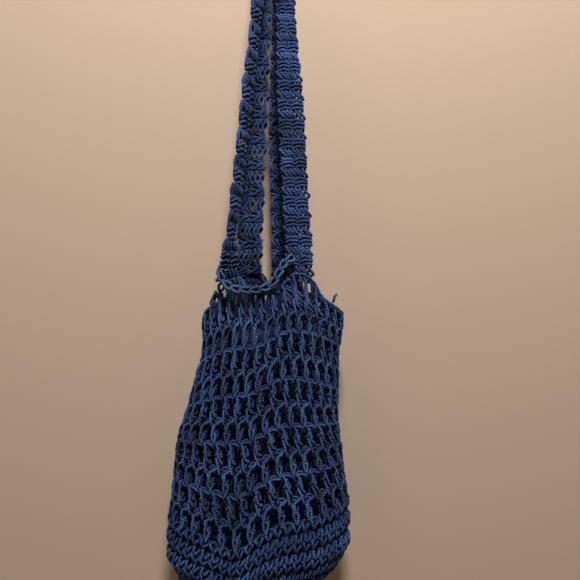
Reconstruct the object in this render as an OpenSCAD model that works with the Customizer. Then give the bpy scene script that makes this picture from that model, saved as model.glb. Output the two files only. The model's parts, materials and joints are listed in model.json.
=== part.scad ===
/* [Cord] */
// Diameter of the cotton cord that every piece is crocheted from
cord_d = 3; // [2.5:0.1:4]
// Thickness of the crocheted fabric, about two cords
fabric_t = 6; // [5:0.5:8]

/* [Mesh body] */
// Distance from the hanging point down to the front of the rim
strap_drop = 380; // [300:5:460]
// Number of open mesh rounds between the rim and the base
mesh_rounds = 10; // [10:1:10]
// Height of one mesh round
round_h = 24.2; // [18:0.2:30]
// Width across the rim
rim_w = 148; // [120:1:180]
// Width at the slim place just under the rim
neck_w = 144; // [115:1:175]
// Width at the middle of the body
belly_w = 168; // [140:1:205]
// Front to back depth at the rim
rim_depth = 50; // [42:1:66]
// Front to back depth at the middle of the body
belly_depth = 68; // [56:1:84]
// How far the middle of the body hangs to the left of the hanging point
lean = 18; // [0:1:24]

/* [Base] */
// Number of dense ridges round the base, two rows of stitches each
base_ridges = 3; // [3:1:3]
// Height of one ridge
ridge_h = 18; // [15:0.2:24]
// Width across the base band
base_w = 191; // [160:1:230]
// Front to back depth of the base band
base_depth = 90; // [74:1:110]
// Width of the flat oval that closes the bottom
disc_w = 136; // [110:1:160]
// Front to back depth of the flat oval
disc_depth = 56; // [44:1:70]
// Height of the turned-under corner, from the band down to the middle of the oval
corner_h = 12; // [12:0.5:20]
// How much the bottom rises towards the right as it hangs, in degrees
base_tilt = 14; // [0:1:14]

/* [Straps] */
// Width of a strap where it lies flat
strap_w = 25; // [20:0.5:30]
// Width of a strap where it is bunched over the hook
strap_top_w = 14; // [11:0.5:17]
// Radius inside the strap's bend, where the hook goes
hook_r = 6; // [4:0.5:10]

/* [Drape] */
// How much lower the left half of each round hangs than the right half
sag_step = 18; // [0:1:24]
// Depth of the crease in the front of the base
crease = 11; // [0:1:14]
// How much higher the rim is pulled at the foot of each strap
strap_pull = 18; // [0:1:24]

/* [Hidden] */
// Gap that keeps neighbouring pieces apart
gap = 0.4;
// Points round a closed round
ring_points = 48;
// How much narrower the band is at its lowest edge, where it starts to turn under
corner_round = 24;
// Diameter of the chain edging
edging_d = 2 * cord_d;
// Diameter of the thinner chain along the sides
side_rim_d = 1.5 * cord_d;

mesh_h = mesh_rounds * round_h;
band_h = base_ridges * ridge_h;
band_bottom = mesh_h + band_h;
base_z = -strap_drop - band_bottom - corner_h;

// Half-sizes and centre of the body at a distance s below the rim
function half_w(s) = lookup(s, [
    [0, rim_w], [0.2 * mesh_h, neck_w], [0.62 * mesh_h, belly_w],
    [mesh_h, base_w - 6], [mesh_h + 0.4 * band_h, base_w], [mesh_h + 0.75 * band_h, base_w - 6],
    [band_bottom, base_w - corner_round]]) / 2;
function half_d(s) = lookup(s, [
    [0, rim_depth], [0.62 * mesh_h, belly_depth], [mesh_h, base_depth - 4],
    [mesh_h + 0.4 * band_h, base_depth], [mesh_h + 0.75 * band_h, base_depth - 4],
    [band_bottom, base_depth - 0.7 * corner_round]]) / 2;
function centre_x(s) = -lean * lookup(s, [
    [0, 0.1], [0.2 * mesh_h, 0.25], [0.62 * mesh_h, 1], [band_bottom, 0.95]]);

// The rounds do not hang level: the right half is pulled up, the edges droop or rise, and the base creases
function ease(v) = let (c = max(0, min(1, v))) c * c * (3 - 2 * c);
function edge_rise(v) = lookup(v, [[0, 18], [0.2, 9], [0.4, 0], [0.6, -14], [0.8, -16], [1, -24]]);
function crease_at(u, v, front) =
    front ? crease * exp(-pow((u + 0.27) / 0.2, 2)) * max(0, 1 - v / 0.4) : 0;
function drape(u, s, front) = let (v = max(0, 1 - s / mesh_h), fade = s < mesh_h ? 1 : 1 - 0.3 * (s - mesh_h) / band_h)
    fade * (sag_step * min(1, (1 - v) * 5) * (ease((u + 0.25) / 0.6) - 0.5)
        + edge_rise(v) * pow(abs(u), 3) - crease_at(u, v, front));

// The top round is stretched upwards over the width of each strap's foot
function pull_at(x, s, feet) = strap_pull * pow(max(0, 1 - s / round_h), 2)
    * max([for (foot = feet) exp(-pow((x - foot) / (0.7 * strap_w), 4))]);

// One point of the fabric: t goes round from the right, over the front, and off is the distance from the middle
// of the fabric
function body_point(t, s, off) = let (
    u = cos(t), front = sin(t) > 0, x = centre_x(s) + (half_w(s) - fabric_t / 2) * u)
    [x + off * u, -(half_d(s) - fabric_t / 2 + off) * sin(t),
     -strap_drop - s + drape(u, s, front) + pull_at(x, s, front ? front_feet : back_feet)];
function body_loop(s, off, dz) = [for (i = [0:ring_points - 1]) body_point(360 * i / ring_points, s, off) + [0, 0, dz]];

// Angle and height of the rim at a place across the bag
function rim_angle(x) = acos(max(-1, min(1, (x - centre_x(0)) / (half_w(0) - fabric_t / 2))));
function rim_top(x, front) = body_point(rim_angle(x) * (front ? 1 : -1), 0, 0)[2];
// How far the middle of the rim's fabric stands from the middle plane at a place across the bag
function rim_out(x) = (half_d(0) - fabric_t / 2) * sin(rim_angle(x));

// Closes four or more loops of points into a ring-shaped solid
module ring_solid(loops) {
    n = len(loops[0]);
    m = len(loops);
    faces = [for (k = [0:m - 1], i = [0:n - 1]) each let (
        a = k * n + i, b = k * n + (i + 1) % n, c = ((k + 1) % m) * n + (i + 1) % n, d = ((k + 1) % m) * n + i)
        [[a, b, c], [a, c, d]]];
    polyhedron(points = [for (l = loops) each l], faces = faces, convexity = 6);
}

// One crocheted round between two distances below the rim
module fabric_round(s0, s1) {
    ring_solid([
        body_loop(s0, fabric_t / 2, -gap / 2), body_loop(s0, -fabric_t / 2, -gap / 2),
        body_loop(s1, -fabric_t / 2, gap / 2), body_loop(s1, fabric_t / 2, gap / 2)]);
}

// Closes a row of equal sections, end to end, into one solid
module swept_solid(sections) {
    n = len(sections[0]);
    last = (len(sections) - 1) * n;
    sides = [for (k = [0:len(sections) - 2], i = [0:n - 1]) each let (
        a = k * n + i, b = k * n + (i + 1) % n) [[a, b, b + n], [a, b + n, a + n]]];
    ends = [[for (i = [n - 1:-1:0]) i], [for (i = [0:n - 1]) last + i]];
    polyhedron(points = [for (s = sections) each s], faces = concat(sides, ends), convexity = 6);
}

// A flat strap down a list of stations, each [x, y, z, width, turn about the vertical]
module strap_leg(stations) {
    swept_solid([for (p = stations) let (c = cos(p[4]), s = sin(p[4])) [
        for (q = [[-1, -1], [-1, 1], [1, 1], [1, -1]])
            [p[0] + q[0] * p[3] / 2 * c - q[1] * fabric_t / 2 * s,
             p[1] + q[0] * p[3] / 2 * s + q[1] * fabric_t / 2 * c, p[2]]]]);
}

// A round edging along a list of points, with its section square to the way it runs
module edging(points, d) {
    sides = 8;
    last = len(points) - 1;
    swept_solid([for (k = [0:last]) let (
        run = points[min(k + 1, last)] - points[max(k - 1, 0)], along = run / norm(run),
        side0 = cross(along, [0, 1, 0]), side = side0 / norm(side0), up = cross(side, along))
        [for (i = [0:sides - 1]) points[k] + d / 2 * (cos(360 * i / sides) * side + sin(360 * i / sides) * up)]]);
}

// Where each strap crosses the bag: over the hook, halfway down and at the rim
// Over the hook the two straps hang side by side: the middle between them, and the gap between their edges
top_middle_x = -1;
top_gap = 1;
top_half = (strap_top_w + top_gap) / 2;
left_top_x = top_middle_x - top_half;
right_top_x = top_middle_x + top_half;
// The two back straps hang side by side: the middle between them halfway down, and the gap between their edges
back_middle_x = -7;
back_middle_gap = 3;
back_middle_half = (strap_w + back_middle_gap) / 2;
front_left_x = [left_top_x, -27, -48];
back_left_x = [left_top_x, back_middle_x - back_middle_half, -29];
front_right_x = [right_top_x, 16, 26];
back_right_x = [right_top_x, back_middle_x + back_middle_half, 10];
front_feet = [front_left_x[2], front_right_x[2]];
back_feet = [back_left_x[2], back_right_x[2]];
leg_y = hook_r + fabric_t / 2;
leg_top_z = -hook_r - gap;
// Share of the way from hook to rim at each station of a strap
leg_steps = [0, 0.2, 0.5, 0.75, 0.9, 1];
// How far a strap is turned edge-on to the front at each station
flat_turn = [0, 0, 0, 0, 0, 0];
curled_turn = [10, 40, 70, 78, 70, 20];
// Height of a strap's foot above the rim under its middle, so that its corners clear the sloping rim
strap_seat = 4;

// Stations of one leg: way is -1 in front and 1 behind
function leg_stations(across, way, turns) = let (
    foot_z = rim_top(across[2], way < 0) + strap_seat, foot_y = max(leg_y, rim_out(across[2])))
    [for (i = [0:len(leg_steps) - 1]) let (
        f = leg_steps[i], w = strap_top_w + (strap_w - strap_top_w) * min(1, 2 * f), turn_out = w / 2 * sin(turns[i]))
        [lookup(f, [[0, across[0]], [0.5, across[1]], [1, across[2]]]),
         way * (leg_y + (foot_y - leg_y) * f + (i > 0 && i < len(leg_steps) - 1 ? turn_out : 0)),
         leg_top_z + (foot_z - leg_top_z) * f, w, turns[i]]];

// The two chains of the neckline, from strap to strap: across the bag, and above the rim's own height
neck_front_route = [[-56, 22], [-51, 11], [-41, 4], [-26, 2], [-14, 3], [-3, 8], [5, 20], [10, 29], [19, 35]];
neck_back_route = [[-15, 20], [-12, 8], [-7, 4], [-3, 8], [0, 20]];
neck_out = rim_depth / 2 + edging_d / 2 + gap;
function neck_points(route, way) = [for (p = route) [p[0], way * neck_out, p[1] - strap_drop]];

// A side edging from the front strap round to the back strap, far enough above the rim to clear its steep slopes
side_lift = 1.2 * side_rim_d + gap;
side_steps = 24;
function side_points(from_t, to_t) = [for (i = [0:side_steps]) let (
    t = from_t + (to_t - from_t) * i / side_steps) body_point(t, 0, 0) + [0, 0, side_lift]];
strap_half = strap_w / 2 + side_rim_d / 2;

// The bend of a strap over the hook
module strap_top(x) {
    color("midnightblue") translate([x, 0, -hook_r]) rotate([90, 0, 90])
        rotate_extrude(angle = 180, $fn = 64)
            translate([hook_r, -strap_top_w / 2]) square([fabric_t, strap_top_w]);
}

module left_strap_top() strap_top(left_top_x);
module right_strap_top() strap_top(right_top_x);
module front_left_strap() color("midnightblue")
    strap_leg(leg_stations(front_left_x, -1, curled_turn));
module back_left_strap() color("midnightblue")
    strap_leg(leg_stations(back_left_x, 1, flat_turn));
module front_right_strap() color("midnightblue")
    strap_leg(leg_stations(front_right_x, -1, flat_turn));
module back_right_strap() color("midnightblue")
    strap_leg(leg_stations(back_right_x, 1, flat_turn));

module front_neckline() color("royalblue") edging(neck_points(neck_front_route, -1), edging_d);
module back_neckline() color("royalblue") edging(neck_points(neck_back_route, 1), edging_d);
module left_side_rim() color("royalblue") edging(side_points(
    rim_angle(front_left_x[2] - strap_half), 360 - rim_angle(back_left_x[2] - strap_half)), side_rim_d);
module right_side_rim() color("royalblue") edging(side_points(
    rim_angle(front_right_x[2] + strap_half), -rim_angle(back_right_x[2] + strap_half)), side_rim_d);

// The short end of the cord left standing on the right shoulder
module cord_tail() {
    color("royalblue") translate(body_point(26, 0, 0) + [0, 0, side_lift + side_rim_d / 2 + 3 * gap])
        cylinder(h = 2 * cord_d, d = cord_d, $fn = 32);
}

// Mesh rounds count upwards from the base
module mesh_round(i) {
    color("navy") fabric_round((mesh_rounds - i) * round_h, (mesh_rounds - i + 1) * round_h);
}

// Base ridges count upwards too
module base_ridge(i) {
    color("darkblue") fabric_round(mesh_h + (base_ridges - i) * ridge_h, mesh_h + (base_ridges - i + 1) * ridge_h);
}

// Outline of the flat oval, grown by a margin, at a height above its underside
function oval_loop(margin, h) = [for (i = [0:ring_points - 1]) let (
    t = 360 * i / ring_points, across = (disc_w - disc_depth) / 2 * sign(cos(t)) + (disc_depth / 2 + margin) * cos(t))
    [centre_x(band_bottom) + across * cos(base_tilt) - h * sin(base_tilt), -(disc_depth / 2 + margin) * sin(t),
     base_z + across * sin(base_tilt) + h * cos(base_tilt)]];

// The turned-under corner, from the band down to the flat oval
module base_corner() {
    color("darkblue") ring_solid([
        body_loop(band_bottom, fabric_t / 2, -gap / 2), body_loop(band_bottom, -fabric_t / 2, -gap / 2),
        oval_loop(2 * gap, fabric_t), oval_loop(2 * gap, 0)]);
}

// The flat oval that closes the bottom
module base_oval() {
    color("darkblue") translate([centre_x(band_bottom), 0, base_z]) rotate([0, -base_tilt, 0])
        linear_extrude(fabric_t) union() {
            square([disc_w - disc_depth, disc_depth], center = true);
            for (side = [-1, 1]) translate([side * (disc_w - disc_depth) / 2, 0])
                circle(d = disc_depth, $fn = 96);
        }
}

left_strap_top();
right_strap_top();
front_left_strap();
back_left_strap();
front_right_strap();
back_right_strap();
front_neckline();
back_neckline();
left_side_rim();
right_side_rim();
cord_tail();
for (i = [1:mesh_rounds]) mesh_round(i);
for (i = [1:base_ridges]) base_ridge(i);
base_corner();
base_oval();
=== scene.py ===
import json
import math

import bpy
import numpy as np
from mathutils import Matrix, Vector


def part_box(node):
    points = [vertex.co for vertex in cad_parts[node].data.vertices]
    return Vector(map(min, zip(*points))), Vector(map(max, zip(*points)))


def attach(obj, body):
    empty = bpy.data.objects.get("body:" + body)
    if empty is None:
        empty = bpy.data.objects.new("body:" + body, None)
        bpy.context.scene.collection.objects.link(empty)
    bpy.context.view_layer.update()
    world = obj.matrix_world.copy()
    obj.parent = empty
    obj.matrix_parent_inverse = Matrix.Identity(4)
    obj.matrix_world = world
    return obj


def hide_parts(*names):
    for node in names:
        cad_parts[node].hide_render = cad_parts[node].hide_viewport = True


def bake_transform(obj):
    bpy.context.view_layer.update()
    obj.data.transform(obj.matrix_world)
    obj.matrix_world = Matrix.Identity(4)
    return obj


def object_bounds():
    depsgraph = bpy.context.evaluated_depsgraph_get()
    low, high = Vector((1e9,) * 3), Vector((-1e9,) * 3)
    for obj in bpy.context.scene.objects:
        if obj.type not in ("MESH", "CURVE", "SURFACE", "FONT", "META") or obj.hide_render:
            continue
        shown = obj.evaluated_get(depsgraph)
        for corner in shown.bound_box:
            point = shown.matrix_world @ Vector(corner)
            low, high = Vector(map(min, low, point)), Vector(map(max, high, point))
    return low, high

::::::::

Stated problem:
Return nothing but the lines from the first line of the listing through the line with "fabric_t = 6; // [5:0.5:8]", please, keeping every one of them unchanged.

The response:
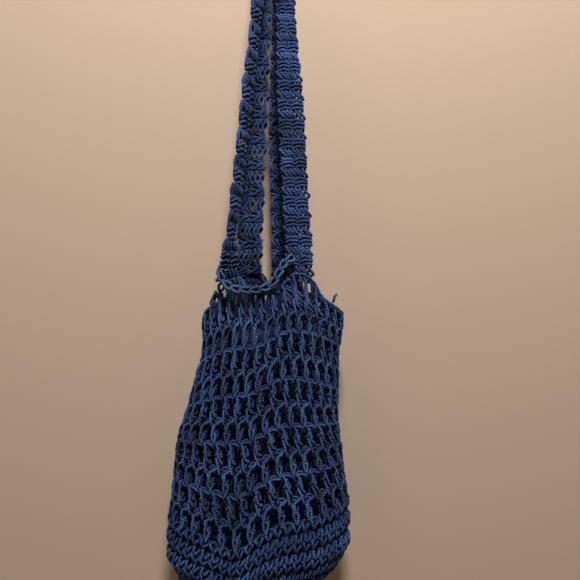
Reconstruct the object in this render as an OpenSCAD model that works with the Customizer. Then give the bpy scene script that makes this picture from that model, saved as model.glb. Output the two files only. The model's parts, materials and joints are listed in model.json.
=== part.scad ===
/* [Cord] */
// Diameter of the cotton cord that every piece is crocheted from
cord_d = 3; // [2.5:0.1:4]
// Thickness of the crocheted fabric, about two cords
fabric_t = 6; // [5:0.5:8]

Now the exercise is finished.